I have been trying to execute a Dataflow pipeline(Python) in my project where my GCP account is assigned with "Owner" role.
Pipeline performs below tasks.
- Read data from BigQuery (same project where Dataflow pipeline is running).
- Apply some transformations
- Finally load the resultant data to GCS
As per my understanding Dataflow workers uses default compute engine service account([email protected]) to access other services on GCP including BigQuery and [email protected] has "Editor" role.
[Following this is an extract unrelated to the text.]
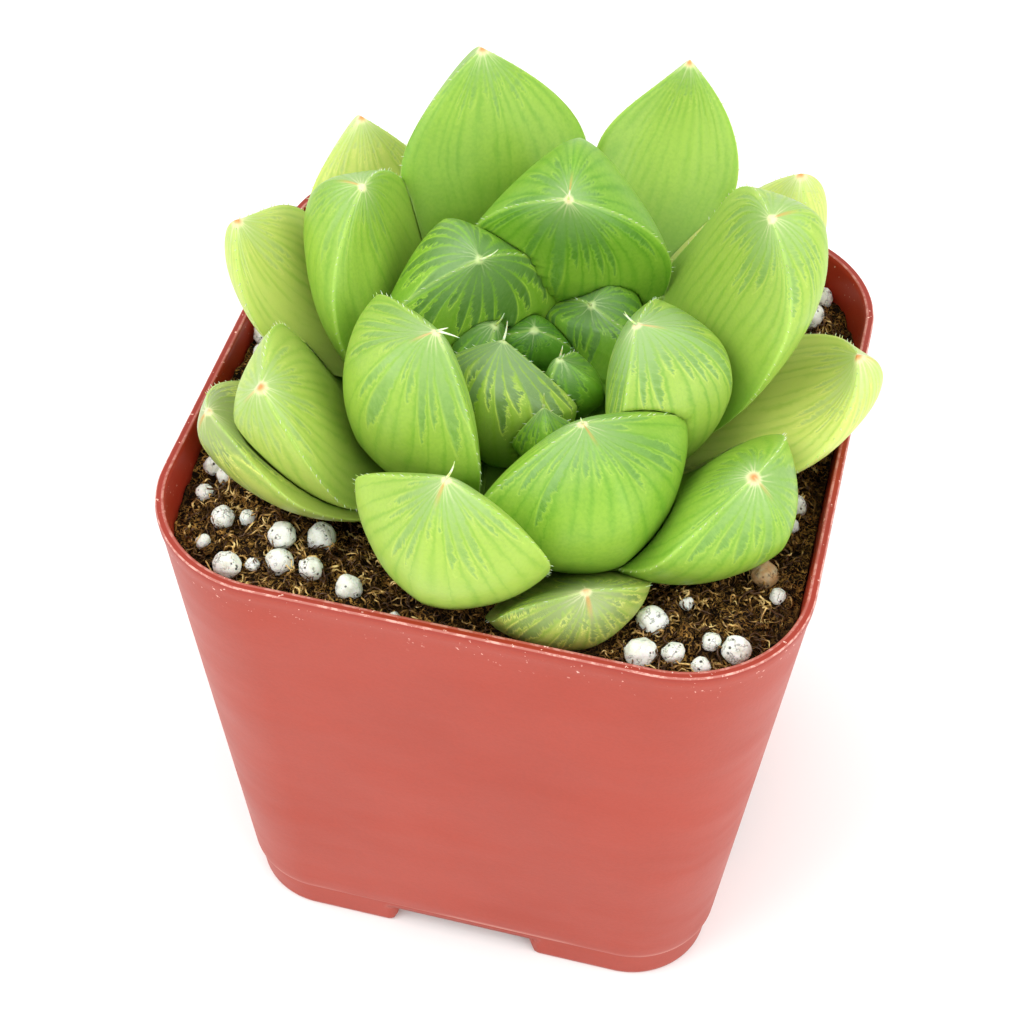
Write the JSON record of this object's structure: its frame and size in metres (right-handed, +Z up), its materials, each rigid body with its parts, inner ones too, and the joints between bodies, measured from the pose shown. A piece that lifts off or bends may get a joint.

But when I am trying to run pipeline using DataflowRunner getiing below error.
Error:
BigQuery execution failed., Error: Message: Access Denied: Project : User does not have bigquery.jobs.create permission in project . HTTP Code: 403
This is running fine with DirectRunner.
I also tried to run this pipeline by assigning DataFlow worker , Dataflow Admin roles to
[email protected] despite this has "Editor" role. But this pipeline failing with the same error.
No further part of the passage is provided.